Do this =>
Extract exactly those lines that lie between the start of the material and the line with "---- driving dimensions", including both boundary lines and no others.

Raw data =>
+ + +

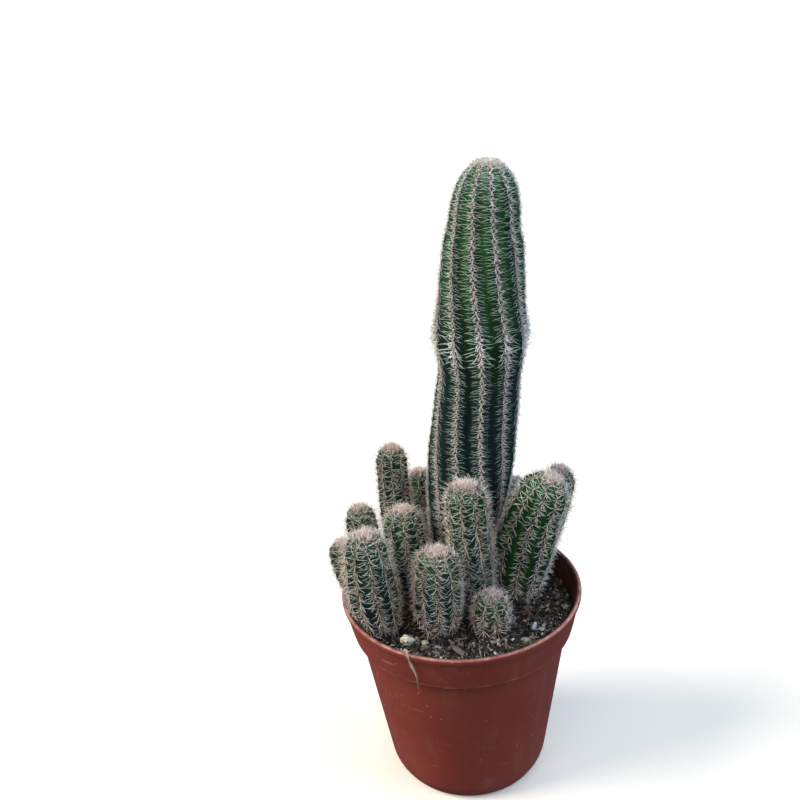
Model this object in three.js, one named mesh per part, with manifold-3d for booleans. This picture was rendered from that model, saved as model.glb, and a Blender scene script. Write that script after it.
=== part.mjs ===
// A tall ribbed column cactus with a ring of small offsets, in a brown plastic nursery pot.
// Millimetres, +Z up. The origin is the centre of the pot's base, on the surface it stands on.

import * as THREE from 'three';
import { mergeVertices } from 'three/addons/utils/BufferGeometryUtils.js';
import Module from 'manifold-3d';

const wasm = await Module();
wasm.setup();

// ---- driving dimensions ----

const POT_HEIGHT = 74;
const RIM_RADIUS = 42.5;
const BASE_RADIUS = 25.4;
const WALL = 0.95;
const COLLAR_HEIGHT = 14;
const COLLAR_STEP = 2;
const FLOOR_THICKNESS = 2.2;
const DRAIN_COUNT = 6;
const DRAIN_RADIUS = 2.4;
const DRAIN_RING = 14;
const DRAIN_SIDES = 12;
const ROUND_SIDES = 36;

const SOIL_LEVEL = 66;
const SOIL_RELIEF = 0.7;
const FIT = 0.35;
const HOLE_DEPTH = 5;
const HOLE_SIDES = 14;

const STEM_START = SOIL_LEVEL + 1.4;
const FOOT_DEPTH = HOLE_DEPTH - FIT;
const RIB_DEPTH = 0.2;
const DOME_SHARE = 0.95;
const DOME_FULLNESS = 0.8;
const OFFSET_TWIST = -8;

const SPINE_LENGTH = 3.1;
const SHORTEST_SPINE = 0.6;
const CROWN_SPINE_LENGTH = 2.4;
const CROWN_REACH = 1.5;
const SPINE_GAP = 0.5;
const RIM_CLEARANCE = 3;

// An areole's half height as a share of the row spacing, and its half width as a share of a flank.
const AREOLE_REACH = 0.2;
const AREOLE_WIDTH = 0.34;

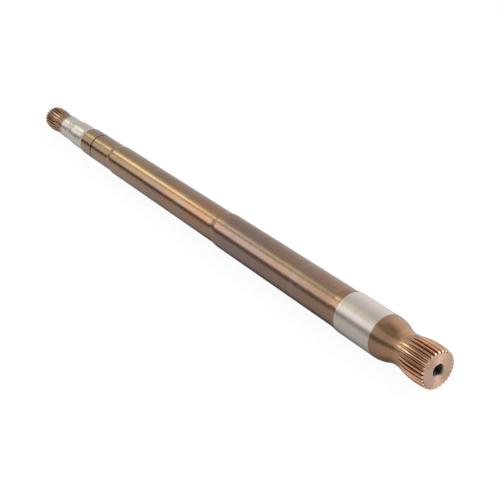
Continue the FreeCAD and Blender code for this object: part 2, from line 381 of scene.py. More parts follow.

+ + +

Full response =>
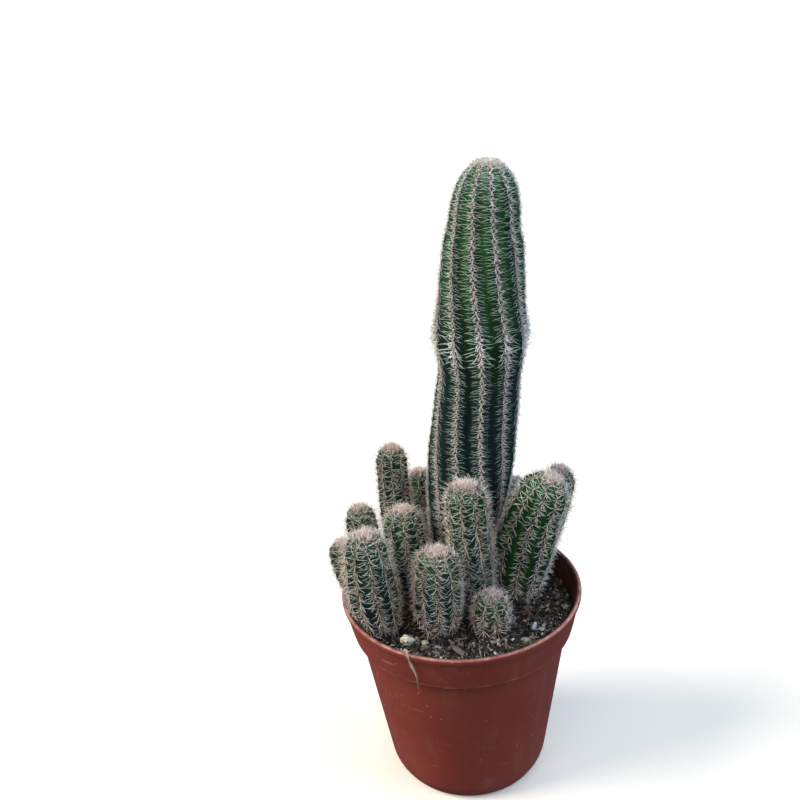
Model this object in three.js, one named mesh per part, with manifold-3d for booleans. This picture was rendered from that model, saved as model.glb, and a Blender scene script. Write that script after it.
=== part.mjs ===
// A tall ribbed column cactus with a ring of small offsets, in a brown plastic nursery pot.
// Millimetres, +Z up. The origin is the centre of the pot's base, on the surface it stands on.

import * as THREE from 'three';
import { mergeVertices } from 'three/addons/utils/BufferGeometryUtils.js';
import Module from 'manifold-3d';

const wasm = await Module();
wasm.setup();

// ---- driving dimensions ----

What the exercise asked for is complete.